6. Executing Optimized Operator Tree in the Reduce Phase
In the Reduce phase, the ExecReducer will forward all reduce input rows to DemuxOperator first. Currently, blocking operators in the reduce phase operator tree share the same keys. Other cases will be supported in future work. Then, DemuxOperator will forward rows to their corresponding operators. Because a Reduce plan optimized Correlation Optimizer can be a tree structure, we need to coordinate operators in this tree to make the Reduce phase work correctly. This coordination mechanism is implemented in ExecDriver, DemuxOperator and MuxOperator.

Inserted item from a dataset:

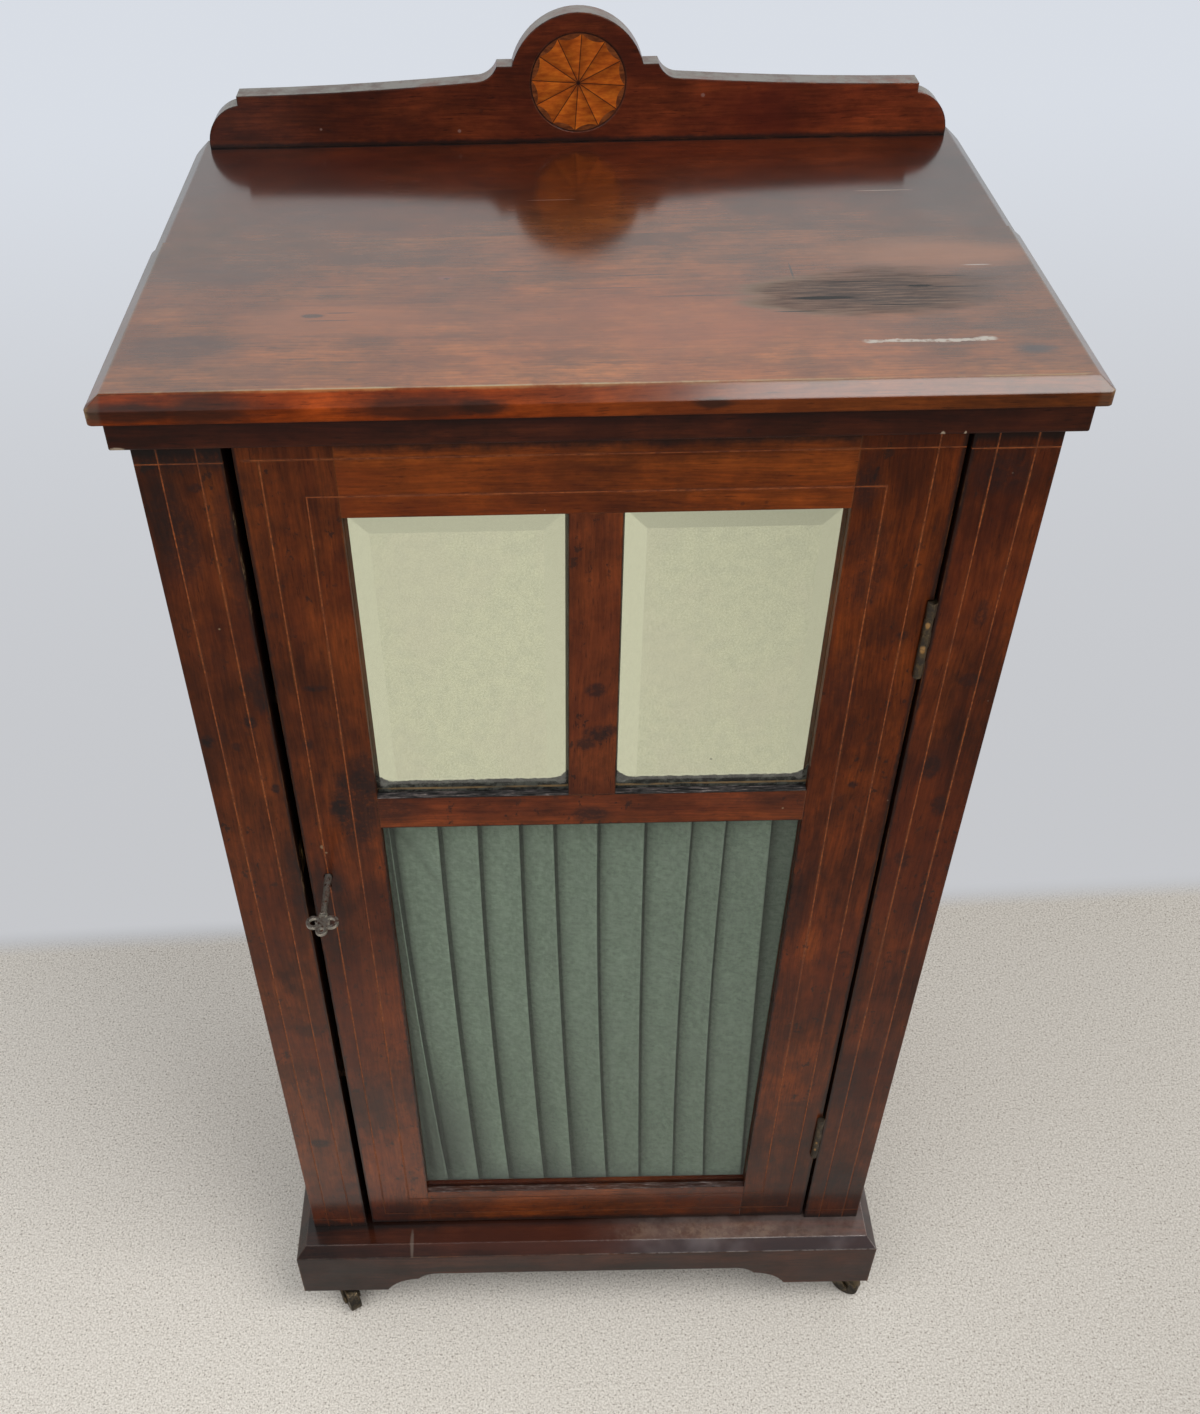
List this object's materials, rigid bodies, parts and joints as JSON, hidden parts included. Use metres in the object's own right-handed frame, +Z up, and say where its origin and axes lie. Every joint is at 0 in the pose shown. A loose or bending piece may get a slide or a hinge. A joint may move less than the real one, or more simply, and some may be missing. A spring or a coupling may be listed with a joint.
{
  "type": "glazed cabinet",
  "caption": "Narrow inlaid cabinet on castors; the door has bevelled mirrors above a curtained glass pane.",
  "frame": {"origin": "on the floor, under the middle of the overall box", "axes": "+Z up, -Y towards the front where the door is, +X to the viewer's right"},
  "size_m": [0.5402, 0.4016, 1.0767],
  "materials": {
    "top_mahogany": "glossy french polish, worn",
    "gallery_mahogany": "glossy french polish",
    "frame_mahogany": "glossy french polish, dark and mottled",
    "plinth_mahogany": "dark satin polish, rubbed on the edges",
    "door_mahogany": "glossy french polish",
    "rail_mahogany": "glossy french polish, lighter",
    "secondary_wood": "bare wood, darkened with age",
    "bead_wood": "dark satin polish",
    "boxwood": "polished flush with the ground",
    "satinwood": "polished, fine figure",
    "stained_wood": "stained green-brown, polished",
    "ebony": "polished",
    "mirror_glass": "silvered plate with a polished bevel",
    "clear_glass": "clear sheet glass",
    "curtain_cloth": "plain woven cloth, matt with a slight sheen",
    "hinge_brass": "aged, dull",
    "lock_brass": "aged, satin",
    "key_nickel": "tarnished plate",
    "screw_steel": "dull, darkened",
    "castor_brass": "dark, tarnished"
  },
  "bodies": {
    "root": {"top_board_front": "top_mahogany", "top_board_rear": "top_mahogany", "gallery_board": "gallery_mahogany", "frieze_front": "frame_mahogany", "frieze_left": "frame_mahogany", "frieze_right": "frame_mahogany", "frieze_back": "frame_mahogany", "side_left": "frame_mahogany", "side_right": "frame_mahogany", "stile_left": "frame_mahogany", "stile_right": "frame_mahogany", "base_board": "plinth_mahogany", "plinth_front": "plinth_mahogany", "plinth_left": "plinth_mahogany", "plinth_right": "plinth_mahogany", "back_boards": "secondary_wood", "shelf_1": "secondary_wood", "shelf_2": "secondary_wood", "shelf_3": "secondary_wood", "shelf_bearers": "secondary_wood", "plinth_back": "secondary_wood", "corner_blocks": "secondary_wood", "door_stops": "secondary_wood", "stile_stringing": "boxwood", "patera_fan": "satinwood", "patera_tips": "stained_wood", "patera_ring": "ebony", "hinge_case_leaves": "hinge_brass", "hinge_pins": "hinge_brass", "lock_keeper": "hinge_brass", "case_screws": "screw_steel", "castor_plates": "castor_brass"},
    "door": {"door_lock_stile": "door_mahogany", "door_hinge_stile": "door_mahogany", "door_top_rail": "rail_mahogany", "door_mid_rail": "door_mahogany", "door_bottom_rail": "rail_mahogany", "door_mullion": "door_mahogany", "door_stringing": "boxwood", "mirror_left": "mirror_glass", "mirror_right": "mirror_glass", "mirror_backboards": "secondary_wood", "glazing_beads": "bead_wood", "door_glass": "clear_glass", "curtain": "curtain_cloth", "curtain_rods": "hinge_brass", "lock_case": "lock_brass", "hinge_door_leaves": "hinge_brass", "door_screws": "screw_steel"},
    "key": {"key": "key_nickel"},
    "bolt": {"lock_bolt": "lock_brass"},
    "fork_front_left": {"castor_fork_front_left": "castor_brass"},
    "wheel_front_left": {"castor_wheel_front_left": "castor_brass"},
    "fork_front_right": {"castor_fork_front_right": "castor_brass"},
    "wheel_front_right": {"castor_wheel_front_right": "castor_brass"},
    "fork_rear_left": {"castor_fork_rear_left": "castor_brass"},
    "wheel_rear_left": {"castor_wheel_rear_left": "castor_brass"},
    "fork_rear_right": {"castor_fork_rear_right": "castor_brass"},
    "wheel_rear_right": {"castor_wheel_rear_right": "castor_brass"}
  },
  "joints": [
    {"name": "door_hinge", "type": "hinge", "parent": "root", "child": "door", "pos_m": [0.2016, -0.14918, 0.5355], "axis": [0, 0, 1], "range_deg": [0, 170]},
    {"name": "key_turn", "type": "hinge", "parent": "door", "child": "key", "pos_m": [-0.1862, -0.16917, 0.602], "axis": [0, -1, 0], "range_deg": [0, 90]},
    {"name": "bolt_slide", "type": "slide", "parent": "door", "child": "bolt", "axis": [-1, 0, 0], "range_m": [0, 0.009]},
    {"name": "swivel_front_left", "type": "hinge", "parent": "root", "child": "fork_front_left", "pos_m": [-0.238, -0.15218, 0.036], "axis": [0, 0, 1], "continuous": true},
    {"name": "roll_front_left", "type": "hinge", "parent": "fork_front_left", "child": "wheel_front_left", "pos_m": [-0.228, -0.1695, 0.0135], "axis": [0.866, 0.5, 0], "continuous": true},
    {"name": "swivel_front_right", "type": "hinge", "parent": "root", "child": "fork_front_right", "pos_m": [0.238, -0.15218, 0.036], "axis": [0, 0, 1], "continuous": true},
    {"name": "roll_front_right", "type": "hinge", "parent": "fork_front_right", "child": "wheel_front_right", "pos_m": [0.25438, -0.16365, 0.0135], "axis": [0.5736, 0.8192, 0], "continuous": true},
    {"name": "swivel_rear_left", "type": "hinge", "parent": "root", "child": "fork_rear_left", "pos_m": [-0.238, 0.15382, 0.036], "axis": [0, 0, 1], "continuous": true},
    {"name": "roll_rear_left", "type": "hinge", "parent": "fork_rear_left", "child": "wheel_rear_left", "pos_m": [-0.25532, 0.16382, 0.0135], "axis": [-0.5, -0.866, 0], "continuous": true},
    {"name": "swivel_rear_right", "type": "hinge", "parent": "root", "child": "fork_rear_right", "pos_m": [0.238, 0.15382, 0.036], "axis": [0, 0, 1], "continuous": true},
    {"name": "roll_rear_right", "type": "hinge", "parent": "fork_rear_right", "child": "wheel_rear_right", "pos_m": [0.23453, 0.17352, 0.0135], "axis": [-0.9848, -0.1736, 0], "continuous": true}
  ],
  "couplings": [
    {"joint": "bolt_slide", "follows": "key_turn", "m_per_rad": 0.0057}
  ]
}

When a new row is sent to the ExecDriver, it checks if it needs to start a new group of rows by checking values of those key columns. If a new group of rows is coming, it first invokes DemuxOperator.endGroup. Then, the DemuxOperator will ask its children to process their buffered rows and propagate the endGroup call to the operator tree. Finally, DemuxOperator will propagate processGroup call to the operator tree. Usually, the implementation of processGroup in an operator only propagates this call to its children. MuxOperator is the one that overrides processGroup. When a MuxOperator gets the processGroup call, it check if all its parent operators have invoked this call. If so, it will ask its child to generate results and propagate processGroup to its child. Once the processGroup has been propagated to all operators, the DemuxOperator.endGroup will return and ExecDriver will propagate startGroup to the operator tree.
For every row sent to the ExecDriver, it also has a tag assigned by a corresponding RediceSinkOperator at the Map phase. In a row group (rows having the same key), rows are also sorted by their tags. When the DemuxOperator sees a new tag coming, it knows all child operators associated with tags smaller than this new coming tag will not have any input within the current row group. Thus, it can call endGroup and processGroup of those operators earlier. With this logic, within a row group, the input rows of every operator in the operator tree are also ordered by tags, which is required by JoinOperator. This logic also makes rows in the buffer of an operator be emitted as quickly as possible, which avoids unnecessary memory footprint contributed from buffering unnecessary rows.
7. Related Jiras
The umbrella jira is HIVE-3667.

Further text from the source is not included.